Aguilar de Anguita tiene algunos reclamos de interés: la ermita de la Virgen del Robusto, un dolmen de la Edad del Bronce, unas antiguas salinas, un puente romano y, si se tienen muchas  ganas de andar, el paraje de La Cerca y la necrópolis del Altillo, donde aparecieron en su día más de 5.000 enterramientos de la Edad del Hierro, algunos con su ajuar. En ambos parajes, apenas quedan visibles los restos de muralla y algunas piedras.



La ruta la comenzamos al pie del restaurante, a donde regresaremos, y la seguimos carretera abajo en dirección a Maranchón. Tomaremos el primer camino que sale a mano izquierda. Es una pista que nos lleva directa a la ermita y que no dejaremos hasta bien pasado el dolmen. La ruta no está señalizada pero tiene carteles explicativos de los diferentes hitos, y no tiene pérdida.

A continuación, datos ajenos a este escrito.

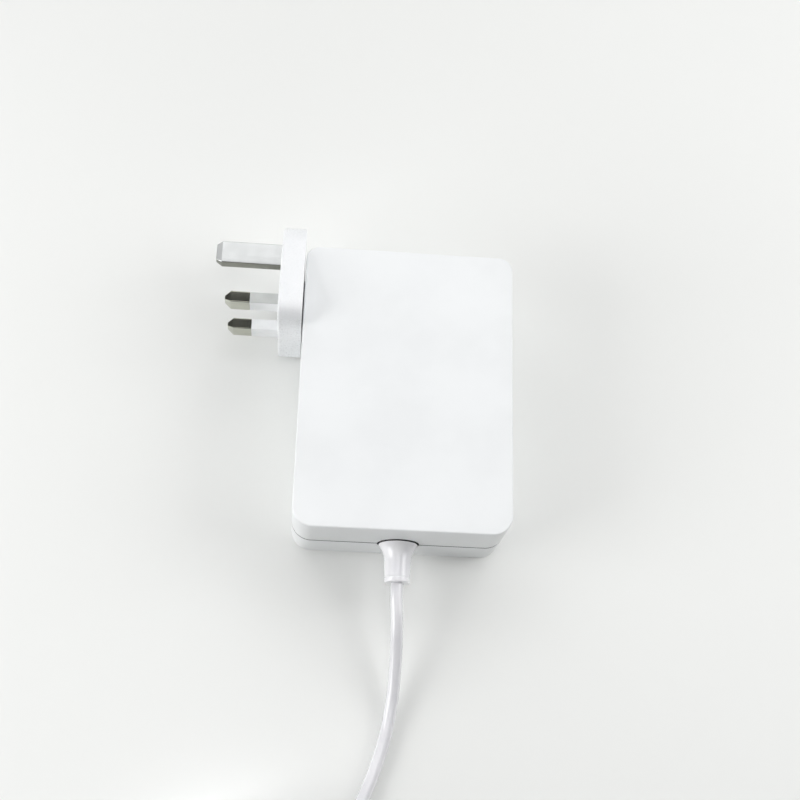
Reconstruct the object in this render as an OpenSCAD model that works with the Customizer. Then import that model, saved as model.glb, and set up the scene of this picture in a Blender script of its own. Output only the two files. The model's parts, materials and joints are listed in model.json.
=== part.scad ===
// Laptop power adapter: a two-cover housing with a pull-off three-pin mains head on its side,
// and a captive low-voltage lead that ends in a barrel plug.
// Millimetres. The origin is the middle of the underside, +Z is up, the head is on the -X side
// near the +Y end, and the lead leaves the -Y end.

/* [Housing] */
// Width of the housing, from the mains head's side to the other
body_w = 70; // [69:1:84]
// Length of the housing, along the lead
body_l = 97; // [96:1:116]
// Height of the housing
body_h = 33; // [32.4:0.2:38]
// Height of the parting line above the underside
seam_z = 15; // [14.6:0.2:17]
// Thickness of the housing's walls
wall = 2.2; // [2:0.1:2.6]
// Radius of the upright corners at the lead's end
corner_r = 6.5; // [5.8:0.1:8]
// Radius of the upright corners at the far end
far_corner_r = 4.5; // [4:0.1:8]
// Rounding of the top edge
top_edge_r = 0.6; // [0.5:0.1:1.6]
// Rounding of the bottom edge
base_edge_r = 1.2; // [0.5:0.1:1.6]
// Width of the groove between the covers
seam_gap = 0.5; // [0.2:0.05:0.6]
// Height of the lip that locates the top cover
lip_h = 1.6; // [1.2:0.1:2.4]
// Thickness of that lip
lip_t = 0.9; // [0.7:0.05:1.1]

/* [Mains head] */
// Distance from the live and neutral pins' line to the housing's far end
head_inset = 21; // [19:0.5:24]
// Thickness of the head
head_t = 8; // [7.6:0.1:10]
// Gap between the head and the housing
head_gap = 0.4; // [0.3:0.1:0.8]
// Half of the head's width at its two corners
head_half_w = 20.3; // [19.6:0.1:22]
// Distance from the pins' line to the head's straight edge
head_near = 8.1; // [7.8:0.1:10]
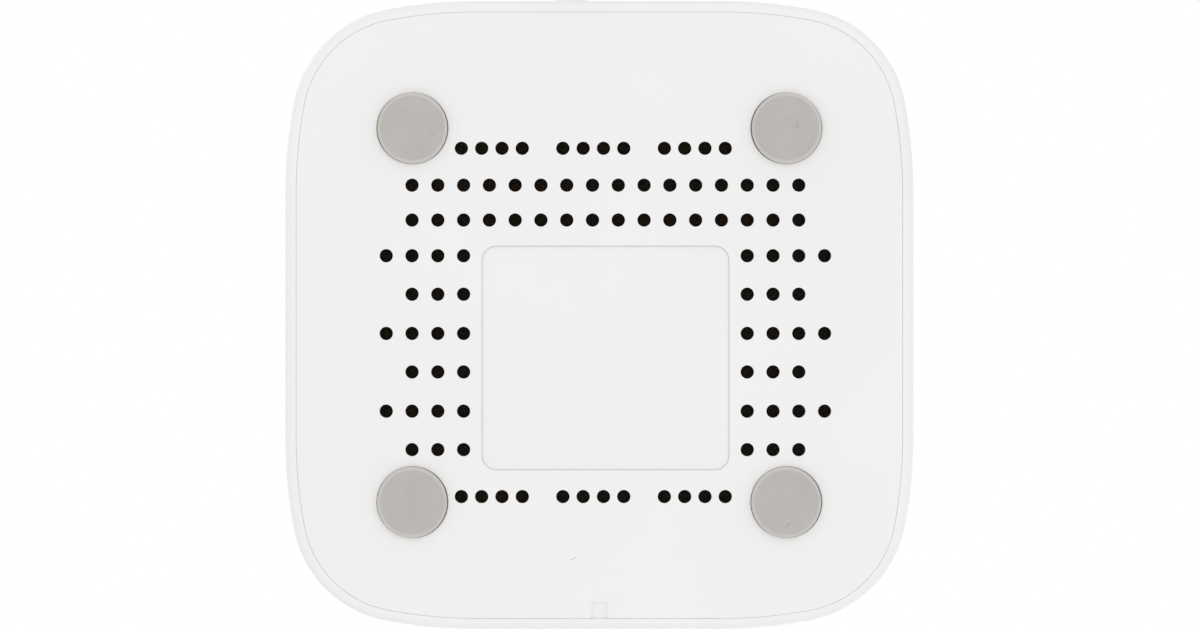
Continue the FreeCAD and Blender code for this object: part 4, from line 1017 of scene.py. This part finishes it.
def makeFloor():
    half, tone = studio["floorHalf"], studio["floorTone"]
    mesh = bpy.data.meshes.new("floor")
    corners = [(-half, -half, 0), (half, -half, 0), (half, half, 0), (-half, half, 0)]
    mesh.from_pydata(corners, [], [(0, 1, 2, 3)])
    floor = linked("floor", mesh)
    paint = newPaint("floorPaint")
    paint.surface(Base_Color=(tone, tone, tone, 1), Roughness=studio["floorRoughness"],
                  Specular_IOR_Level=studio["floorShine"])
    fade = paint.span(paint.reach(*paint.axes(paint.place())[:2]), *studio["fade"])
    back = paint.node("ShaderNodeNewGeometry", out="Backfacing")
    clear = paint.node("ShaderNodeBsdfTransparent")
    solid = Field(paint, paint.tree.nodes["Principled BSDF"].outputs[0])
    both = paint.node("ShaderNodeMixShader", None, {0: paint.most(back, fade), 1: solid, 2: clear})
    paint.fill(paint.tree.nodes["Material Output"].inputs["Surface"], both)
    mesh.materials.append(paint.owner)
    for ray in ("diffuse", "glossy", "transmission", "shadow"):
        setattr(floor, "visible_" + ray, False)


def makeSurround():
    # White where the camera, gloss and clear plastic see it, ambient light elsewhere
    world = bpy.data.worlds.new("surround")
    bpy.context.scene.world = world
    paint = Paint(world)
    camera, glossy, through = [paint.node("ShaderNodeLightPath", out="Is %s Ray" % kind)
                               for kind in ("Camera", "Glossy", "Transmission")]
    white = paint.maths("MINIMUM", camera + glossy + through, 1.0)
    up = paint.axes(paint.node("ShaderNodeTexCoord", out="Generated"))[2]
    overhead = paint.span(up, *studio["overheadBand"])
    around = studio["ambient"] + overhead * (studio["overhead"] - studio["ambient"])
    background = paint.tree.nodes["Background"]
    background.inputs["Color"].default_value = (1, 1, 1, 1)
    paint.fill(background.inputs["Strength"], around + white * (1 - around))


makeFloor()
for name, (direction, power) in lamps.items():
    lamp = bpy.data.lights.new(name, "SUN")
    lamp.angle = math.radians(studio["lampAngle"])
    lamp.energy = power
    linked(name, lamp).rotation_euler = Vector(direction).to_track_quat("Z", "Y").to_euler()
makeSurround()


# Camera: the photograph looks straight at the underside, with the rear wall at the top of the frame

photo = {"width": 1200, "height": 630, "objectWidth": 628.1, "centreX": 599.4, "centreY": 315.2,
         "lens": 200.0, "sensor": 36.0, "clipStart": 0.01}


def makeCamera():
    # The distance makes the housing's rim as many pixels wide as in the photograph
    camera = bpy.data.cameras.new("photoView")
    camera.sensor_width = photo["sensor"]
    camera.lens = photo["lens"]
    camera.clip_start = photo["clipStart"]
    size = 2 * housing["halfWidth"] / photo["objectWidth"]      # millimetres in a pixel, at the rim
    distance = size * photo["width"] * photo["lens"] / photo["sensor"]
    made = linked("photoView", camera)
    made.location = ((photo["centreX"] - photo["width"] / 2) * size / metre,
                     (photo["centreY"] - photo["height"] / 2) * size / metre,
                     (standOut + housing["rim"] - distance) / metre)
    made.rotation_euler = (0, math.pi, 0)
    bpy.context.scene.camera = made


makeCamera()
bpy.context.scene.view_settings.view_transform = "Standard"
print("stage, lamps and camera ready")
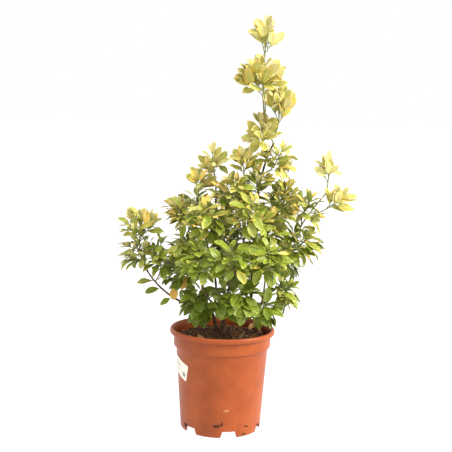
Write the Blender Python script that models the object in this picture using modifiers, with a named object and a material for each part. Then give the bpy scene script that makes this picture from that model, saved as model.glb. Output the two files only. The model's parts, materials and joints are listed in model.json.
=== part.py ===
"""Potted variegated euonymus: nursery pot, compost, label, stems, boughs and masses of foliage.

Run with: blender --background --python part.py

Everything is in metres, with +Z up. The origin is the middle of the pot's underside, on the
surface that the pot stands on. Sizes in the tables are millimetres. Each limb is one tapering
tube, and each mass of foliage is one closed solid: twigs that branch by a seeded rule from one
stem, with opposite pairs of leaves fused to them, all inside the mass's own space.
"""
import math
import random
from collections import namedtuple

import bmesh
import bpy
from mathutils import Matrix, Vector
from mathutils.bvhtree import BVHTree

MM = 0.001
GAP = 0.3 * MM
WELD = 0.001 * MM
UP = Vector((0.0, 0.0, 1.0))
GOLDEN_ANGLE = math.radians(137.5)

# ---- pot, in millimetres -------------------------------------------------------------------
POT_HEIGHT = 184.4
RIM_RADIUS = 95.0
RIM_LIP = 9.0
COLLAR_RADIUS = 88.3
COLLAR_DEPTH = 31.5
BODY_RADIUS = 83.1
BODY_TOP = 149.0
BASE_RADIUS = 72.5
WALL = 1.5
RIM_WIDTH = 6.3
RIM_ROUND = 1.6
LIP_ROUND = 1.0
COLLAR_DRAFT = 0.7
FLOOR_UNDERSIDE = 9.5
FLOOR_TOP = 11.2
FOOT_ROUND = 1.8
FOOT_WIDTH = 3.6
SKIRT_DEPTH = 3.0
CENTRE_PAD = 20.5
PAD_FLOOR = 1.8
PAD_DRAFT = 1.0
SOIL_TOP = 168.4
SOIL_CLEARANCE = 0.4
ROUND_STEPS = 32
TURN_WELD = 0.05 * MM
FEET = 6
NOTCH_WIDTH = 30.5
NOTCH_TAPER = 3.6
NOTCH_HEIGHT = 12.2
NOTCH_BELOW = 5.0
NOTCH_OUTSIDE = 6.0
NOTCH_DEPTH = 18.0
FIRST_NOTCH = math.radians(-90 + 12.4)

# ---- label -----------------------------------------------------------------------------------
LABEL_LENGTH = 60.0
LABEL_HEIGHT = 31.0
LABEL_THICKNESS = 0.25
LABEL_LIFT = 0.3
LABEL_STRIPS = 9
LABEL_RIGHT_EDGE = math.radians(-90 - 48)
LABEL_MIDDLE = 118.0
LABEL_TILT = math.radians(15)

# ---- limbs; the pulls are shares of a limb's length ------------------------------------------
LIMB_POINTS = 7
LIMB_SIDES = 6
LIMB_PULL = 0.35
LEAST_OUTWARD = 0.6
ROOT_FLARE = 0.55
ROOT_FLARE_HEIGHT = 9.0
SEAT_GAP = GAP * 1.2
LIMB_CLEARANCE = 0.7 * MM

# ---- twigs -----------------------------------------------------------------------------------
MAIN_TWIG = (1.6, 1.15)
SIDE_TWIG = (0.85, 0.7)
TWIG_SIDES = 4
STEM_POINTS = 4
STEM_TRIES = 12
STEM_STEP_BACK = 0.02
STEM_OUTWARD = 0.9
STEM_OUTWARD_STEP = 0.15
STEM_INWARD = 0.7
LEAD_RISE = 0.55
SHOOT_PULLS = (0.35, 0.3)
SHOOT_RISE = 0.5
SHORTEST_SHOOT = 0.15
FIRST_SHOOT = 0.3
SHOOT_STRETCH = 0.55
TURN_SPREAD = 0.3
LOWEST_ANGLE = 112.0
ANGLE_RANGE = 60.0
ANGLE_SPREAD = 10.0

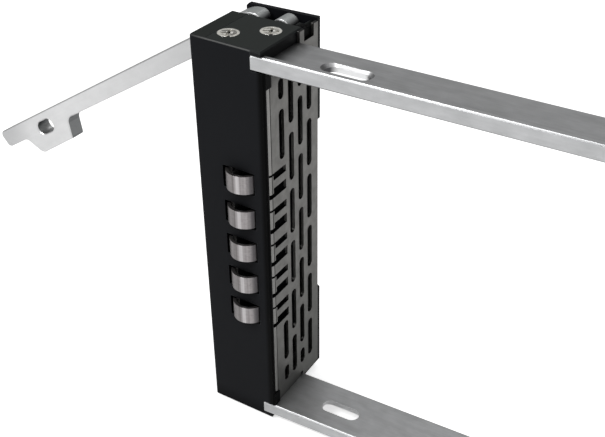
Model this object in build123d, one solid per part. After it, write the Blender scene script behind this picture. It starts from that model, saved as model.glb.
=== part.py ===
from build123d import *
import os
from math import cos, sin, radians

# Hot swap carrier for one 3.5 inch drive: a black end housing with spring contact fingers and a vent plate,
# two aluminium rails that hold the drive between them, and a flat aluminium lever in a side channel.
# X runs along the rails towards the drive, Y across the carrier's thickness, and Z from the lower rail to the
# upper one. The origin is the middle of the housing's foot. The lever stands open, as it does for insertion.

# Housing
housing_height = 112.0
housing_depth = 20.0
near_face = 12.7
side_draft = 0.8
divider_far_face = 5.1
divider_wall = 1.8
front_wall = 2.0
near_wall = 1.4
thin_wall = 0.8
roof_thickness = 2.0
corner_round = 0.8
edge_chamfer = 0.35

# Caps that close the top and the foot
cap_thickness = 3.0
cap_setback = 4.6
cap_skin = 0.5
seam_chamfer = 0.12

# Rails
rail_end = 152.0
web_thickness = 2.0
web_far_edge = 2.45
lip_height = 3.8
lip_thickness = 1.5
lip_near_face = 13.4
lip_start = 7.2
rail_end_round = 3.0
seat_clearance = 0.1

# Slots for the drive's side screws
first_slot = 28.1
slot_spacing = 101.6
slot_line = -5.9
slot_length = 11.4
slot_width = 4.4
slot_mouth_length = 13.2
slot_mouth_width = 5.2
slot_bevel_depth = 0.8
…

Una recomendación para este tiempo: la sombra hay que llevársela puesta y el agua también. Eso sí, al llegar a la ermita podremos descansar junto a sus muros y contemplar el ancho valle que se extiende ante nosotros. Una vega flanqueada por una cresta partida, en cuya mitad se encuentran el pueblo de Aguilar y la carretera. Un paisaje medieval inalterado.




El interior de la ermita no puede verse, así que regresaremos a la pista y continuaremos con la mirada puesta en el lado izquierdo, donde veremos un cartel, en medio de una finca de labor, que nos indica la ubicación del dolmen.



Gracias al texto escrito entendemos el sentido y la importancia que tienen estas piedras esparcidas por el suelo en forma de tumba desproporcionada. Bajo una capa de tierra y una lona se encuentran las tumbas, ya vacías, de los habitantes de estas tierras hace 4.000 años.



La pista sigue, y aunque el calor aprieta, de vez en cuando se levanta una agradable brisa que azota los matorrales y nos refresca la piel. Bajo un arbusto vemos salir como un rayo a una corza. Al acercarnos, el “corcino”, de apenas un día de vida,  permanece inmóvil y asustado. La madre llama nuestra atención para que nos alejemos. Las sorpresas que siempre nos tiene guardadas la generosa naturaleza. El milagro de la maternidad y la vida.



Cuando al camino se corta por otro camino procedente del lado izquierdo, giramos a la derecha, en dirección a la carretera. Caminamos durante 15 minutos paralelos al camino que llevábamos, pero en sentido contrario. Pronto nos encontramos con las antiguas salinas, hoy en desuso, pero que en tiempos tuvieron su importancia. La sal fue durante siglos moneda de cambio y riqueza asegurada. Su presencia dice mucho de la vida y de la actividad económica que hubo por estas tierras.



Ya hemos visto tres de los hitos que íbamos buscando. Para ver el cuarto debemos continuar el camino, cruzar la carretera y nada más pasar una agradable chopera, que nos da un remanso de sombra que ya necesitábamos, veremos otro cartel que señala la leyenda del puente romano.
Es un puente pequeño sobre un arroyo, el del Prado, que refresca la vega. De la época romana solo conserva las bases, el resto es medieval pero puede verse su estructura sencilla, útil y duradera. Le cruza lo que fuera una calzada romana que tomaremos ya en dirección al pueblo. Han pasado dos horas y media y hay que refrescarse. La Cerca y la necrópolis se quedarán para otra ocasión.




En Casa Juan hay un porche con sombra y un ambiente agradable. Es la hora del vermú y los vecinos del pueblo charlan. El restaurante es conocido en toda la comarca y se llena rápidamente. En esta tierra sabemos distinguir lo bueno. Nos tomamos unas patatas ali oli con carácter y una cerveza. Después, un morteruelo con su toque de canela y pimiento, unos garbanzos con rabo de toro y una lengua de cerdo escabechado. De postre tarta de galletas y un café, pero café, café, de primera. Eso comimos nosotros pero los que conocen el sitio hablan y no paran de la práctica totalidad de los platos. ¡Con deciros que mi admirado Sánchez de Sigüenza, el del restaurante de la Alameda, en sus días libres se acerca a comer a Aguilar de Anguita! Con eso os digo todo. ¡Salud!